Ia diselamatkan oleh pria yang menyukainya, dan akhirnya mereka menikah. Akhirnya ia ditangkap setelah terkejut melihat wujud asli suaminya. Dan Jo Gwan Woong mengatakan kalau Wol Ryung adalah gumiho. Dan menurut Jo Gwan Woong, gumiho itu membohonginya untuk mendapatkan dirinya.
Jadi, jika kita menyelami pikiran Seo Hwa, keluarganya tewas dan ia menikah dengan makhluk sejenis jin? Apakah salah saja jika Seo Hwa berpikiran kalau bayi itu adalah akan menjadi monster? Hanya ketika ia melihat bayinya, ia menyadari kalau ia tidak melahirkan seorang monster.
Namun mengapa Seo Hwa memutuskan untuk melarung bayinya di sungai? Saya sebenarnya juga heran. Yang terpikir di benak saya adalah jawaban Fanny di twitter, yaitu setelah Seo Hwa shock, shock tambah shock lagi.
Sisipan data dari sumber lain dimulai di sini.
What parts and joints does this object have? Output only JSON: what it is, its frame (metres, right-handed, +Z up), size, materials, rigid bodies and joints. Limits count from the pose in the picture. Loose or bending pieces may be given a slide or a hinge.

Bagi saya, yang paling mengena adalah ucapan Seo Hwa yang bertanya marah, "Takdirku? Apa takdirku adalah menjadi gisaeng? Apakah takdirku adalah menjadi istri makhluk gaib? Atau takdirku menjadi ibu seorang monster? Aku tak dapat menerimanya. Semua itu bukan takdirku!"
Seorang gadis bangsawan, yang biasanya selalu bergelimang kemewahan, martabatnyadijatuhkan menjadi gisaeng. Harga dirinya sebagai wanita dilindas dengan ia harus melayani pembunuh ayahnya. Ia mulai menerima bahagia dengan takdirnya dengan menjadi istri seseorang pria. Hanya untuk mengetahui kalau pria itu adalah makhluk gaib yang disebut oleh tentara dengan gumiho. Ia tak tahu kalau Wol Ryung adalah makhluk suci penjaga gunung Jiri.
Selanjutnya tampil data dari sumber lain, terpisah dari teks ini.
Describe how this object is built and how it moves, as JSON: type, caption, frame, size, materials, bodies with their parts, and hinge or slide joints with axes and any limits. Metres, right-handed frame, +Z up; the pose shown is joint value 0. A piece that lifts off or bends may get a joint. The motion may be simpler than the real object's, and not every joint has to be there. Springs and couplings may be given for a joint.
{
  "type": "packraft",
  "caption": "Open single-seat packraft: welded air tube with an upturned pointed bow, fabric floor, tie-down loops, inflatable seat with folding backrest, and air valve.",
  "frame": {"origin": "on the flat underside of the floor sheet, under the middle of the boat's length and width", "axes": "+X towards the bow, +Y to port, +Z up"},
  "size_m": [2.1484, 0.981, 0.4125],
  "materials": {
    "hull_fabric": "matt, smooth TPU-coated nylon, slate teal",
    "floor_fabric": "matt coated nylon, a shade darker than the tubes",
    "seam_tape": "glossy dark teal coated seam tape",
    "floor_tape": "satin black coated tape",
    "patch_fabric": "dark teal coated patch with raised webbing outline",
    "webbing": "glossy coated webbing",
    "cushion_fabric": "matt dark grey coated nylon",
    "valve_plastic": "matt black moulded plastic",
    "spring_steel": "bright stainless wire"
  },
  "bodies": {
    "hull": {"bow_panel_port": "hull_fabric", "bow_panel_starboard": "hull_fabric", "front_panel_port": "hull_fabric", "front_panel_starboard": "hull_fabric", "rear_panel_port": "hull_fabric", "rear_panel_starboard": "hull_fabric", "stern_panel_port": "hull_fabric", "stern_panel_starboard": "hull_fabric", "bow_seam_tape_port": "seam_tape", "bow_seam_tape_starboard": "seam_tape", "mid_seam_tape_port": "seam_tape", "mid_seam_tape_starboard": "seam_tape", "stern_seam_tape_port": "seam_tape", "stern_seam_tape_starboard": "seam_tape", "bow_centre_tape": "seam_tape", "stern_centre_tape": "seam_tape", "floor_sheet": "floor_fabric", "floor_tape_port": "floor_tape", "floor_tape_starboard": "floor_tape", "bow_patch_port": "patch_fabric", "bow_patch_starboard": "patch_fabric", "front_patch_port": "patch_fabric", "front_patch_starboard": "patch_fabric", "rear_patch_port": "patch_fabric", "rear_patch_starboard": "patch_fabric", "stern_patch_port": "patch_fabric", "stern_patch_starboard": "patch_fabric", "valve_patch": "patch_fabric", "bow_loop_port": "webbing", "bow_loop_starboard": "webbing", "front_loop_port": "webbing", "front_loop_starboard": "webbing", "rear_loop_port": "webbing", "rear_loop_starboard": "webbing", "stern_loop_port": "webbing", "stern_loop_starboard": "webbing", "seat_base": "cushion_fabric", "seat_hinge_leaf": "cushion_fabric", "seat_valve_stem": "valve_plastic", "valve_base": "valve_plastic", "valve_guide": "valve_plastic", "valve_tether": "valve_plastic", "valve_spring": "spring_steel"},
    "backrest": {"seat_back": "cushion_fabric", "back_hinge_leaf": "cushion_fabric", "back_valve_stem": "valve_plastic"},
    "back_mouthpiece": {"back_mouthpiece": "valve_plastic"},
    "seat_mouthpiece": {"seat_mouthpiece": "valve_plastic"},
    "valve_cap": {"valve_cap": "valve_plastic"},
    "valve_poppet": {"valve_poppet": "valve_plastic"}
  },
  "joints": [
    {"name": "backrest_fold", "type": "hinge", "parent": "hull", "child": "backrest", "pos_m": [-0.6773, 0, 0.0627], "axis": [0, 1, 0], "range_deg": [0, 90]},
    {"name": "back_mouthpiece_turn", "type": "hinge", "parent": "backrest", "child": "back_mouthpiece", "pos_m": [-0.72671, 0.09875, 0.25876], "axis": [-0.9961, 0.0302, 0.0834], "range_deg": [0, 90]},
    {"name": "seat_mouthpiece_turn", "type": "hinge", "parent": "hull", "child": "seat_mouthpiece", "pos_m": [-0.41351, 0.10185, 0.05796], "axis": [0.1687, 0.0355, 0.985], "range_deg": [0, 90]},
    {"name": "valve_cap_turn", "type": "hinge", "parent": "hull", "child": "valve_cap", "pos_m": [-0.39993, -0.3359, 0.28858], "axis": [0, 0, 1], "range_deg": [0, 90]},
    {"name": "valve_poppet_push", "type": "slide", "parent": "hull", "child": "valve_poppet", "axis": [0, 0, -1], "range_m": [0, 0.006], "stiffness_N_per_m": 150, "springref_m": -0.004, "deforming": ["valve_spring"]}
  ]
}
Dan saya pun sebenarnya ragu, makhluk suci penjaga gunung Jiri itu seperti apa? Apakah seperti Sun Go Kong, makhluk nakal yang dibuang dari surga? Atau yang lainnya? Saya pernah menonton drama Cina, tentang Dewi Kwan Im. Ada makhluk jadi-jadian yang telah berbuat baik, dan akhirnya ditasbihkan oleh Dewi Kwan Im sebagai penunggu tempat itu.
Tapi Seo Hwa tak tahu kalau Wol Ryung adalah makhluk suci penjaga gunung Jiri, hingga Biksu So Jung yang mengatakannya. Walau begitu, ia masih ragu. Makhluk suci itu tetap bukanlah manusia. Dan ia sudah melihat kekejian Wol Ryung saat ia berubah wujud.
Jadi memang perbuatan Seo Hwa yang membuang anaknya sendiri itu tak dapat dibenarkan. Tapi apakah kita bisa menyalahkan Seo Hwa atas tindakannya? Bagaimana jika kita berada di posisi Seo Hwa dan menjadi dirinya yang mengalami kejadian seperti itu?